На лето мы уезжали в Архангельское. Многие друзья ехали проводить нас, оставались погостить и загащивались до осени.
Любил я гостей или нет – зависело от их отношения к архангельской усадьбе. Я терпеть не мог тех, кто к красоте ее был бесчувствен, а только ел, пил да играл в карты. Их присутствие я считал кощунством. От таких я всегда убегал в парк. Бродил среди деревьев и фонтанов и без устали любовался счастливым сочетанием природы и искусства. Эта красота укрепляла, успокаивала, обнадеживала. Иногда я доходил до театра. Забирался в ложу для почетных гостей и воображал, что сижу на спектакле, что лучшие артисты поют и танцуют для меня одного. Я представлял себя прапрадедом князем Николаем и полновластным хозяином Архангельского. Порой сам поднимусь на сцену и пою, будто для публики. Иногда до того забудусь, что думаю, меня слушают, затаив дыхание. Очнусь – смеюсь над собой, и в то же время грустно, что чары рассеялись.

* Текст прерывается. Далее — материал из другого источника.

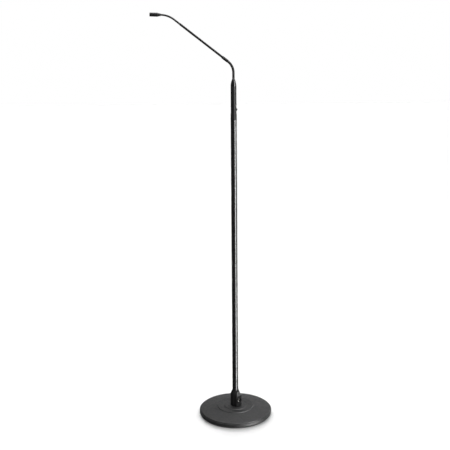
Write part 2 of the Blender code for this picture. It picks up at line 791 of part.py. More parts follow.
def gooseneck(label, start, end, radius, cone_deg, joint, inlet, outlet):
    """Beads from start to end, joined by hinges, and the empty that carries what follows.

    Odd hinges bend the neck up and down, even ones bend it sideways. inlet and outlet are the
    (length, radius) of the plain ends that stand in the neighbouring pieces.
    """
    pitch = (end - start) / HINGES_PER_NECK
    rim = radius * math.tan(math.radians(cone_deg))
    half_gap = GAP / 2
    hinges = [start + (k + 0.5) * pitch for k in range(HINGES_PER_NECK)]
    steps = 12

    stations = [(start - inlet[0], inlet[1])]
    if inlet[1] != radius:
        stations += [(start + GAP, inlet[1]), (start + 2 * GAP, radius)]
    stations += [(hinges[0] - half_gap - rim, radius), (hinges[0] - half_gap, 0)]
    make_object(f"{label}_neck_0", swept_bmesh(stations, steps), MATERIALS["gooseneck"], parent=joint)

    for index, hinge in enumerate(hinges, 1):
        centre = arm_frame(hinge).translation / MM
        joint = joint_empty(f"joint_{label}_neck_{index}", centre, joint)
        stations = [(hinge + half_gap, 0), (hinge + half_gap + rim, radius)]
        if index < HINGES_PER_NECK:
            following = hinges[index]
            stations.append(((hinge + following) / 2, radius))
            stations += [(following - half_gap - rim, radius), (following - half_gap, 0)]
        else:
            stations += [(end - 2 * GAP, radius), (end - GAP, outlet[1]), (end + outlet[0], outlet[1])]
        make_object(f"{label}_neck_{index}", swept_bmesh(stations, steps), MATERIALS["gooseneck"], parent=joint)
    return joint


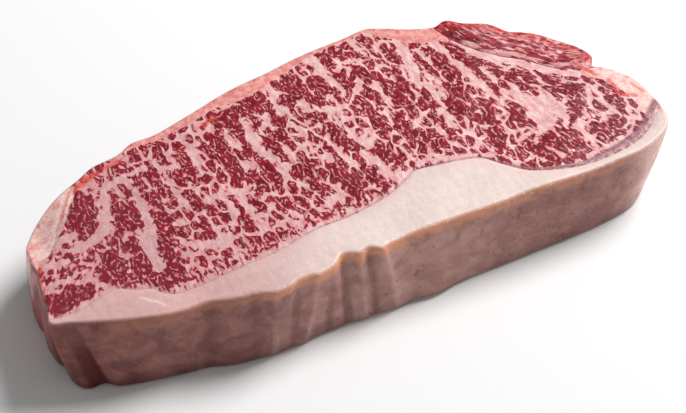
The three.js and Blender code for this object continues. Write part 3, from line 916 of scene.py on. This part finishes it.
def rim_fat_colour(n):
    """The fat round the eye: salmon, with some red at the edge."""
    tone = n.noise(n.place((3.2, 3.2, 5), 0.3), 3, 0.65)
    red = n.shade(tone, 0.35, 0.7, (224, 132, 127), (245, 178, 169))
    # The paler rosy fat: its own colour at the broad end's rim; on the tail's shoulder partly painted light,
    # paler as if lit.
    rosy = n.shade(tone, 0.3, 0.6, (240, 172, 164), (252, 214, 206))
    spots = n.step(0.56, 0.66, n.noise(n.place((2.6, 2.6, 3), 0, (6, 1, 2))))
    near_edge = n.step(4.5, 1, n.attribute("rim"))
    return n.tint(n.mix(n.attribute("rosy"), red, rosy), (212, 76, 62), spots, near_edge, 0.7)


def chain_colour(n):
    """Layers of lean and fat that run along the chain, brightest at its outer edge."""
    chain_at, far = n.attribute("chain"), n.attribute("far")
    layer = n.noise(n.beside(chain_at, -1, (16, 9)))
    layer = n.scaled(layer, 9, n.math("SUBTRACT", chain_at, 4.5))
    streaks = n.noise(n.beside(chain_at, -1, (8, 1.5)), 2, 0.55, 1)
    mottle = n.noise(n.beside(chain_at, -1, (5, 1.6)), 3, 0.6, 0.6)
    right = n.step(0.4, 0.95, far)
    dark_lean = n.shade(mottle, 0.4, 0.6, (88, 16, 32), (150, 38, 50))
    pale_lean = n.shade(mottle, 0.4, 0.6, (126, 30, 46), (184, 62, 70))
    fat = n.shade(mottle, 0.35, 0.65, (222, 142, 144), (246, 192, 188))
    fatty = n.times(n.step(-0.4, 0.6, layer), n.step(3.4, 2.2, layer), n.step(0.3, 0.62, far), 0.64)
    fatty = n.math("ADD", fatty, n.scaled(streaks, 1.6, -0.8))
    fatty = n.times(n.step(0.42, 0.58, fatty), 0.9)
    outermost = n.times(n.step(6.6, 8.4, layer), n.step(0.43, 0.57, streaks), n.scaled(right, 0.3, 0.45))
    fatty = n.math("MAXIMUM", n.math("MAXIMUM", fatty, outermost), n.step(0.56, 0.63, streaks))
    colour = n.mix(fatty, n.mix(right, dark_lean, pale_lean), fat)
    spots = n.step(0.42, 0.56, n.noise(n.place((2.4, 2.4, 3))))
    return n.tint(colour, (222, 66, 58), n.step(6.5, 1.5, n.attribute("rim")), spots, 0.85)


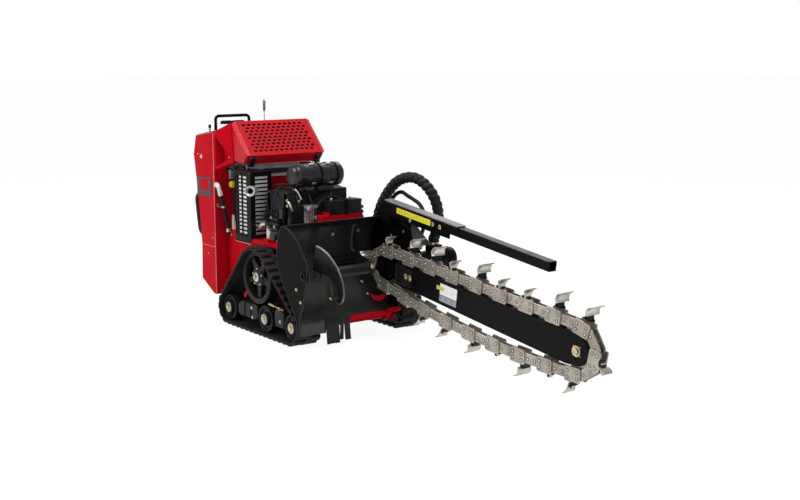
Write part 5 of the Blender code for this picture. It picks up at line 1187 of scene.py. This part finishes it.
# helical flight: radius runs from the tube to the rim, angle grows with the distance along the shaft
def makeAuger():
    centre = np.array([headAxis[0], 0.0, headAxis[1]])
    right, pitch = -0.404, 0.337
    t = np.linspace(0, 1, 241)
    angle = np.radians(15 + 235 * t)
    y = right + 0.004 + pitch * angle / (2 * np.pi)
    ring = np.stack([np.sin(angle), np.zeros_like(t), np.cos(angle)], -1)

    def strip(section):
        s = np.asarray(section, float)
        points = centre + ring[:, None] * s[None, :, :1] + np.array([0, 1.0, 0]) * (y[:, None, None]
            + s[None, :, 1:])
        return points.reshape(-1, 3), tubeFaces(len(t), len(s))

    piece("auger_flight",
          strip([(0.024, -0.003), (0.163, -0.003), (0.163, 0.003), (0.1, 0.0032), (0.024, 0.003)]),
          "shieldPaint", "head_shaft", ["auger"], angle=50)
    piece("auger_edge",
          strip([(0.1625, -0.0034), (0.169, -0.0034), (0.17, -0.002), (0.17, 0.002), (0.169, 0.0034),
                 (0.1625, 0.0034)]), "wornEdge", "head_shaft", angle=50)
    core = lathe([(0.004, -0.398), (0.0285, -0.398), (0.03, -0.396), (0.03, 0.0), (0.028, 0.0)],
        centre + np.array([0, -0.006, 0]), (0, 1, 0), 40)
    shapes = [core, lathe([(0.012, -0.437), (0.012, -0.4)], centre, (0, 1, 0), 20)]
    for at, size in ((-0.402, 0.036), (-0.365, 0.033), (-0.03, 0.036)):
        shapes.append(lathe([(0.029, 0), (size - 0.001, 0), (size, 0.002), (size, 0.014),
            (size - 0.001, 0.016), (0.029, 0.016)], centre + np.array([0, at, 0]), (0, 1, 0), 36,
            wrap=True))
    piece("auger_tube", shapes, "shieldPaint", "head_shaft")
    piece("auger_bolt", bolt(centre + np.array([0.03, -0.022, 0.012]), (0.93, 0, 0.37), 0.01), "goldZinc",
          "head_shaft")


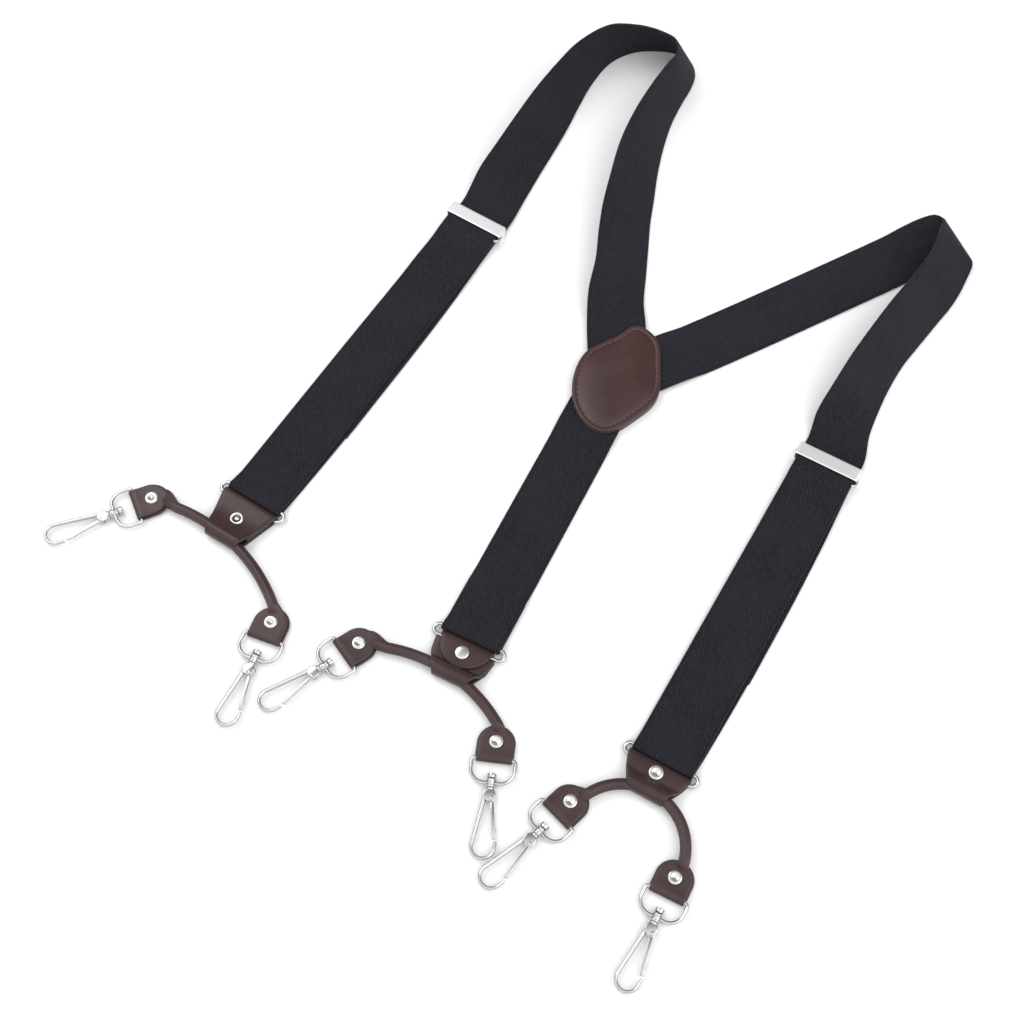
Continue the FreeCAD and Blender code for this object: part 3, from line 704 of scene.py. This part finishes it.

Наконец у Архангельского нашелся обожатель в моем вкусе – художник Серов, в 1904 году приехавший в усадьбу писать с нас портреты.
Это был замечательный человек. Из всех великих людей искусства, встреченных мною в России и Европе, он – самое дорогое и яркое воспоминание. С первого взгляда мы подружились. В основе нашей дружбы лежала любовь к Архангельскому. В перерывах между сеансами я уводил его в парк, усаживал в лесу на свою любимую скамейку, и мы всласть говорили. Идеи его заметно влияли на мой юный ум. А впрочем, считал он, что, если бы все богатые люди походили на моих родителей, революция была бы ни к чему.